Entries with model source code
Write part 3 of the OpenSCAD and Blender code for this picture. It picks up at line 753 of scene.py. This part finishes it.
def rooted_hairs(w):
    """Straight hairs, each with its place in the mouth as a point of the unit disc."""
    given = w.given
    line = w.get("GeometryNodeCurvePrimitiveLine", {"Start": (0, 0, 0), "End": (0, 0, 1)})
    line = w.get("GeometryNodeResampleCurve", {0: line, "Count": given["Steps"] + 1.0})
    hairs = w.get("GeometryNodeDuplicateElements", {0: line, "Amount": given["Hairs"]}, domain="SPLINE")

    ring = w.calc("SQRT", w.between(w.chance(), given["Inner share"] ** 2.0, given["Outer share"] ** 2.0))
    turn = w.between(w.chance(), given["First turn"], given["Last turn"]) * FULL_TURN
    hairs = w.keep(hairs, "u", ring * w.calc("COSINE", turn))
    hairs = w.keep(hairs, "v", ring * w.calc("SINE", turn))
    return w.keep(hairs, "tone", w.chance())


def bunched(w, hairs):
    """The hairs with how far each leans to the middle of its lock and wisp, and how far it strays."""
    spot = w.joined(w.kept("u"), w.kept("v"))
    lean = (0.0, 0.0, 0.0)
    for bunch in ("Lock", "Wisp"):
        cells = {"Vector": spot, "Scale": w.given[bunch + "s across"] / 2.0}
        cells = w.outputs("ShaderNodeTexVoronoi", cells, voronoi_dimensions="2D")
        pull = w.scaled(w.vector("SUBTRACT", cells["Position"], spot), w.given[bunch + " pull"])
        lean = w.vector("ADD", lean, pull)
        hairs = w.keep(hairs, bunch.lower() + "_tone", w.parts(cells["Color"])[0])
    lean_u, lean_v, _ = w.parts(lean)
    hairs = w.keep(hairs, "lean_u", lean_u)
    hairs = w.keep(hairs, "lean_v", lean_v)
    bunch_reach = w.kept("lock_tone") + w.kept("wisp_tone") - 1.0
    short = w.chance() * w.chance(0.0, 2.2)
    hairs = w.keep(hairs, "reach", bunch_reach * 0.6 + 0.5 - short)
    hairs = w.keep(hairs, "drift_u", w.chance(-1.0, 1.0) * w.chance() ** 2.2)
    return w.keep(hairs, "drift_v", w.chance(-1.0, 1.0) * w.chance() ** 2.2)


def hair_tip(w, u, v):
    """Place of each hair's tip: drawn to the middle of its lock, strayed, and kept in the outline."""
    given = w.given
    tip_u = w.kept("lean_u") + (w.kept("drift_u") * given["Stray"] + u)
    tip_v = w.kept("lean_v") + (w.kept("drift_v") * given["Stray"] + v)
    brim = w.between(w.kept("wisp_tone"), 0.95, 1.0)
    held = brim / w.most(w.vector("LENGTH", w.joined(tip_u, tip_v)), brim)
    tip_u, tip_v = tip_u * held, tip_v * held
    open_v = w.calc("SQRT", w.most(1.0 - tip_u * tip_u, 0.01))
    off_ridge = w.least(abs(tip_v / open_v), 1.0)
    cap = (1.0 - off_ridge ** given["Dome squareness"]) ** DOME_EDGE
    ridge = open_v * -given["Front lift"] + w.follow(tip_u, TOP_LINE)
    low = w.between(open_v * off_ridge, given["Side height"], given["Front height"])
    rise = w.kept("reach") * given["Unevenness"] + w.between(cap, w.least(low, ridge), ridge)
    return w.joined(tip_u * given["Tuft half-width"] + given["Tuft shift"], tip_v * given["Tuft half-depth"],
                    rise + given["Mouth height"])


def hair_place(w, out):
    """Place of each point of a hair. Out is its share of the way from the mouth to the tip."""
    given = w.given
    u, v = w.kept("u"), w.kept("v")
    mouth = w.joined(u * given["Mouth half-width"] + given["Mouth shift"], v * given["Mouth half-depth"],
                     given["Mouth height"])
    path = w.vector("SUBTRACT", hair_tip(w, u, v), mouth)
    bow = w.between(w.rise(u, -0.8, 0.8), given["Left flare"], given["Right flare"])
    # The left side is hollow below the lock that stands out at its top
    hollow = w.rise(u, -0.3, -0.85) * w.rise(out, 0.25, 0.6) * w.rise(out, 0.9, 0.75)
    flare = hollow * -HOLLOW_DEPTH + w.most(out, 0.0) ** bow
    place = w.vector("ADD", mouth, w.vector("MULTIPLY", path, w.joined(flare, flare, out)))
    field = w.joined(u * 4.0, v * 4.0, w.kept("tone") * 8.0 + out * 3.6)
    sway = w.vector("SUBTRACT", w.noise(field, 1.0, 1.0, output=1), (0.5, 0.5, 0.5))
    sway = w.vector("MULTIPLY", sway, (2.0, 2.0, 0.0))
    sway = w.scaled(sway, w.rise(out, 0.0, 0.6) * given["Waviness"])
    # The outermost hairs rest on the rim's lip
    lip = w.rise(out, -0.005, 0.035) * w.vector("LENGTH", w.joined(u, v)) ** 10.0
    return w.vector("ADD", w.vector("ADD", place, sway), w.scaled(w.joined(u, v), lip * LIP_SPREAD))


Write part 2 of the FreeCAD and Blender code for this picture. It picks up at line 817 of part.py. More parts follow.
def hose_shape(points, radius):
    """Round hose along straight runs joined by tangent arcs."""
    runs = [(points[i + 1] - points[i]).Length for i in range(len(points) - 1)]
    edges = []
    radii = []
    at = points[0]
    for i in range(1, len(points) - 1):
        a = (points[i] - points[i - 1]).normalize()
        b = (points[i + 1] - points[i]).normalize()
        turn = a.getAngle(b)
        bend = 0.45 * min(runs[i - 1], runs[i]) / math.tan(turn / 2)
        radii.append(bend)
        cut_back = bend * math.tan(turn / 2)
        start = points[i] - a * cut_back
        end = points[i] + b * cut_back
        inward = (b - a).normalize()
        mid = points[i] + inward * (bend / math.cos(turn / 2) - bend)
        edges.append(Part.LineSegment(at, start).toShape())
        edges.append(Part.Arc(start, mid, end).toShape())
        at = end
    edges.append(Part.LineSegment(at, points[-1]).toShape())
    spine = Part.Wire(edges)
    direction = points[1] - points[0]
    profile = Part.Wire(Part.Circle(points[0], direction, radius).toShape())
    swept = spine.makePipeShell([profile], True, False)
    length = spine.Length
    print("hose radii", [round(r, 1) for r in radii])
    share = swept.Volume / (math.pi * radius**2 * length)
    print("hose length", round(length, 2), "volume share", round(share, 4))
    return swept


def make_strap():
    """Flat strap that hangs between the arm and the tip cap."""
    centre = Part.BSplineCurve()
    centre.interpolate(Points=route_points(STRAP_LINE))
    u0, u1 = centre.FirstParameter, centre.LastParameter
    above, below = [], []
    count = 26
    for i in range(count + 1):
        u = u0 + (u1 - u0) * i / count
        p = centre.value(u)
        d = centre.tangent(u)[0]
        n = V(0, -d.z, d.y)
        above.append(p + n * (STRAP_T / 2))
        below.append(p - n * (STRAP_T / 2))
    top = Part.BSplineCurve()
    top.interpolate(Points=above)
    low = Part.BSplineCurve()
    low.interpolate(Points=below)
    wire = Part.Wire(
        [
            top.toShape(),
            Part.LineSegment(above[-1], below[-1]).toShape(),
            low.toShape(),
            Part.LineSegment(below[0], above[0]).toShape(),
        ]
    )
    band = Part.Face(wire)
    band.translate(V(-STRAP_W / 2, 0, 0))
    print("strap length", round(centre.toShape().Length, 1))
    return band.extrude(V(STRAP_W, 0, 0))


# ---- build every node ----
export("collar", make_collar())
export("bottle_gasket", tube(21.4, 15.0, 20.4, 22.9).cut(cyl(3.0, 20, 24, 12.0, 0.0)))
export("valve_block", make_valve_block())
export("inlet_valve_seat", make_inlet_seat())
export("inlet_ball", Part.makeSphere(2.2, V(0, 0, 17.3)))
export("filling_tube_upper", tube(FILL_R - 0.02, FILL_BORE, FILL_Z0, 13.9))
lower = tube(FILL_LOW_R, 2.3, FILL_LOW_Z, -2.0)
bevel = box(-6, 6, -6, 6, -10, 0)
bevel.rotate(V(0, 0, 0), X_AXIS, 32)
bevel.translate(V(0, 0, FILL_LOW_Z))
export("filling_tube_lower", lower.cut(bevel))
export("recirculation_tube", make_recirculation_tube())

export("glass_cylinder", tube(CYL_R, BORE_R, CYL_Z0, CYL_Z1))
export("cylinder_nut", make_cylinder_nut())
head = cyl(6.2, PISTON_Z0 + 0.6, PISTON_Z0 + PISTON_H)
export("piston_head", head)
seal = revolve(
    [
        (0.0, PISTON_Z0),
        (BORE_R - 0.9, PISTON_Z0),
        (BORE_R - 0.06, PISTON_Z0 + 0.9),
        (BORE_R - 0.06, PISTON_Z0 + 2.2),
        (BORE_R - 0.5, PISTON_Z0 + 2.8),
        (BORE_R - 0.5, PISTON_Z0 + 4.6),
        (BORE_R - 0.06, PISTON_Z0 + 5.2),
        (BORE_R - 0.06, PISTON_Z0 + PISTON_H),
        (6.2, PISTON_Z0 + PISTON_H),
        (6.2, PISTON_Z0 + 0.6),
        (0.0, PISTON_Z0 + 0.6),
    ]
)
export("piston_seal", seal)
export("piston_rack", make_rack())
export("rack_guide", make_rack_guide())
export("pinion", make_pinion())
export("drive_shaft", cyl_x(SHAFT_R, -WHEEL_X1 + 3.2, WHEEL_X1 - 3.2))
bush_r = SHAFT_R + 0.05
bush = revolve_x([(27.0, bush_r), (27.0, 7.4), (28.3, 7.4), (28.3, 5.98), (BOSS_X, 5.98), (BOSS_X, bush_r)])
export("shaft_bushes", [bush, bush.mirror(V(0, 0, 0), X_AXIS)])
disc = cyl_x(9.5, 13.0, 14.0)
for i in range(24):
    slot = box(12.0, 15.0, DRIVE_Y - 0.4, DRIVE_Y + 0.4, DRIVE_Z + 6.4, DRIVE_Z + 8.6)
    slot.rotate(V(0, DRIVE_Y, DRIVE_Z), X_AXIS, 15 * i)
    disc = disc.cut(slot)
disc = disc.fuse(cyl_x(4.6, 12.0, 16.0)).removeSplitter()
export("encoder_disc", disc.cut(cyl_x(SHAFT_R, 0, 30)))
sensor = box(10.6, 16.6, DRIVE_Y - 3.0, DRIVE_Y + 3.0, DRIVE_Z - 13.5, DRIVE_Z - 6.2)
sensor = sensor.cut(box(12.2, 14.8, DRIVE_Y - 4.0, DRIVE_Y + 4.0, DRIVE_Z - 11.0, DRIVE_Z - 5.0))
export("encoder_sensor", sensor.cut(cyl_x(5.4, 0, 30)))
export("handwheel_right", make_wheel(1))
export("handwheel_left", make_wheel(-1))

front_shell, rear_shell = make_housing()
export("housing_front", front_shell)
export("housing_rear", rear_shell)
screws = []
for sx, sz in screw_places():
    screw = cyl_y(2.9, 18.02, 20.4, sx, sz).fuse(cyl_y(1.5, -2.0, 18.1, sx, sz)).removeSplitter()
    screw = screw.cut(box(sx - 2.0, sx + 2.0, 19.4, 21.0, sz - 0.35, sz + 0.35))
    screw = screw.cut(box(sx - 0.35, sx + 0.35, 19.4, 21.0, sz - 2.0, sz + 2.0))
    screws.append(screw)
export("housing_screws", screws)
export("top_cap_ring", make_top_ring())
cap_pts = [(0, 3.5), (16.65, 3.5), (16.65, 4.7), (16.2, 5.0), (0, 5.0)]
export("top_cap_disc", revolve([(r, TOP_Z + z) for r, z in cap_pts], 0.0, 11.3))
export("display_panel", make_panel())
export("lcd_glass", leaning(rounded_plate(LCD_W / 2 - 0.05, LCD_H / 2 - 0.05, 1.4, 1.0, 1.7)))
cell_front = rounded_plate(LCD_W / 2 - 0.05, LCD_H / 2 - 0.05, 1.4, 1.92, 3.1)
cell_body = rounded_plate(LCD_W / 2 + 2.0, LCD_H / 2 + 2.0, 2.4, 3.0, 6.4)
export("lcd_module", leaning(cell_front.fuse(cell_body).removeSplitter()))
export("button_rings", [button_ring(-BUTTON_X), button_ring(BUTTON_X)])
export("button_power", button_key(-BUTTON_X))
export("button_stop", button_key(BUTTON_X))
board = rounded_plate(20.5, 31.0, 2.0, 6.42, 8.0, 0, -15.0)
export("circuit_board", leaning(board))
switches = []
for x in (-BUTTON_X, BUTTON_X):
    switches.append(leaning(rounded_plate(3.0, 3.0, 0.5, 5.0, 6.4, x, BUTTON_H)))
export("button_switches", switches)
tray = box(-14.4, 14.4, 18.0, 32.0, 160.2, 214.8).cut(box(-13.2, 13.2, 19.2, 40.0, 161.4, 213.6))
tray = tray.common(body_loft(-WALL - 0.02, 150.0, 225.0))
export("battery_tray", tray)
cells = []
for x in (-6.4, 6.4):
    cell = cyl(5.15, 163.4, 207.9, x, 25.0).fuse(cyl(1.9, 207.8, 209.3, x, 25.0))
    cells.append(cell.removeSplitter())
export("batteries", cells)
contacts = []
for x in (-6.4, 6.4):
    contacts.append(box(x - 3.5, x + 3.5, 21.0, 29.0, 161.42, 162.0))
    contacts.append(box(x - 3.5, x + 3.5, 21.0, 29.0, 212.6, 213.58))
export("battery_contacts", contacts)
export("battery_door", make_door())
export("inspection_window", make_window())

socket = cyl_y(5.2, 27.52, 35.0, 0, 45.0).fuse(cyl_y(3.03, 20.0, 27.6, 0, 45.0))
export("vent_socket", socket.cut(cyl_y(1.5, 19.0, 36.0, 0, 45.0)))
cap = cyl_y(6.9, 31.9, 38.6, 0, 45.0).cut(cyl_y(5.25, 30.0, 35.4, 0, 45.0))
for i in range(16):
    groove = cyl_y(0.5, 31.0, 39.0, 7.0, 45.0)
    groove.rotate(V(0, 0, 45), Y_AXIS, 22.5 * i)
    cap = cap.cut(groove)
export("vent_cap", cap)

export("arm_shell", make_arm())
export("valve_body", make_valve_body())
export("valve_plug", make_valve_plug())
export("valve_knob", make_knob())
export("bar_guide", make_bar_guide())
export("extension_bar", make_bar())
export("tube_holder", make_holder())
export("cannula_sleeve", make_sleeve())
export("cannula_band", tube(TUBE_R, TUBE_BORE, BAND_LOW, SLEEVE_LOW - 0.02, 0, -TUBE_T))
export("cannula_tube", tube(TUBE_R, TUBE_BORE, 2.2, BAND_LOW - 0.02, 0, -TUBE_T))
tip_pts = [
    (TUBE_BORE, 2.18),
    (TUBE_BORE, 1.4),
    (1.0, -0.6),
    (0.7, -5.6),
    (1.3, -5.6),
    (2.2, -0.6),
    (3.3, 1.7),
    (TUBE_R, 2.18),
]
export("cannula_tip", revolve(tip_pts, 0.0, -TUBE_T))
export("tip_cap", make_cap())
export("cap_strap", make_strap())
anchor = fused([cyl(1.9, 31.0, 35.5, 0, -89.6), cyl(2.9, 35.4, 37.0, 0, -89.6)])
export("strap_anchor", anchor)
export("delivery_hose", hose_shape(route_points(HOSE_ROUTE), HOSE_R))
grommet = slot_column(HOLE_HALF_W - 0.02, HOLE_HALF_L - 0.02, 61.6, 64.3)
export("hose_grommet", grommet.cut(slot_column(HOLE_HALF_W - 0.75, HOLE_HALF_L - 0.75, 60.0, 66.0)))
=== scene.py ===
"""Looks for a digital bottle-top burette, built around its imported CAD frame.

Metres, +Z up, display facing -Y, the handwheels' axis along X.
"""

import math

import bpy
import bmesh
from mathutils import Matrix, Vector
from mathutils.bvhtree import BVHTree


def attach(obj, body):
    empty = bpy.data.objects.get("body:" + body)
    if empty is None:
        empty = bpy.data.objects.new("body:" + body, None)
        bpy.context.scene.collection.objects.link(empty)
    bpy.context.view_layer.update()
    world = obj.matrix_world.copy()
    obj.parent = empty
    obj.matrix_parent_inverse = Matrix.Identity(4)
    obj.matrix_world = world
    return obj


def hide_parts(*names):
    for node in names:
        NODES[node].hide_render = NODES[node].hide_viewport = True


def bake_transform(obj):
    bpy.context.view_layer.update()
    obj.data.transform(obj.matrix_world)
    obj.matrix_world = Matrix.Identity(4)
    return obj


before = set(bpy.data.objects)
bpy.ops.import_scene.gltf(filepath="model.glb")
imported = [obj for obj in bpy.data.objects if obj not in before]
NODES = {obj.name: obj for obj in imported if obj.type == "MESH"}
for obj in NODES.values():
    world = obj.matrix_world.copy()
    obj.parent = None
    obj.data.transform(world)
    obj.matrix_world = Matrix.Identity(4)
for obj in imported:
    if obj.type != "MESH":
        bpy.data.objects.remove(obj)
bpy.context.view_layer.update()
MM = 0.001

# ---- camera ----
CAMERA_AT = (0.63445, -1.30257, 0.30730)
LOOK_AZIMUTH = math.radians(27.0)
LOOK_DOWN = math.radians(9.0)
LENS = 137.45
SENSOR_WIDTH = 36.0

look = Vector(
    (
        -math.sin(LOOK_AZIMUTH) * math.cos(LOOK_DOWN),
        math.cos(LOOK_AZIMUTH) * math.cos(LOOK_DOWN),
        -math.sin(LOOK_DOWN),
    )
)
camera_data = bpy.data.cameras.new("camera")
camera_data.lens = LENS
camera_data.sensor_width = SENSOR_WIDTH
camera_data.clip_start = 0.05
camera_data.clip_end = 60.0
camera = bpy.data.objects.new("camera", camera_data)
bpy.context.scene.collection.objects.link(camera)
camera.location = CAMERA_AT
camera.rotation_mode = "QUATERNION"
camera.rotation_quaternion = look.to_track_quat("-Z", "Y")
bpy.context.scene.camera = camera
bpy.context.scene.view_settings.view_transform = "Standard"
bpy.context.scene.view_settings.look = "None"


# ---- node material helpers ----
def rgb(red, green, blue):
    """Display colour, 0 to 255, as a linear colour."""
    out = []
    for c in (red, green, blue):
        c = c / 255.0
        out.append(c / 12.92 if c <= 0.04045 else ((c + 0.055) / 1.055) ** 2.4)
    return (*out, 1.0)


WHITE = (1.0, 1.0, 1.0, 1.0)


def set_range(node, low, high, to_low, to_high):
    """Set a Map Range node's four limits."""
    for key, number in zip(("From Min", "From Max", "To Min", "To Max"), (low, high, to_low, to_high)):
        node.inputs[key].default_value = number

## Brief
Check every line for "before" and show the ones that have it.

## Exercise output
before = set(bpy.data.objects)
imported = [obj for obj in bpy.data.objects if obj not in before]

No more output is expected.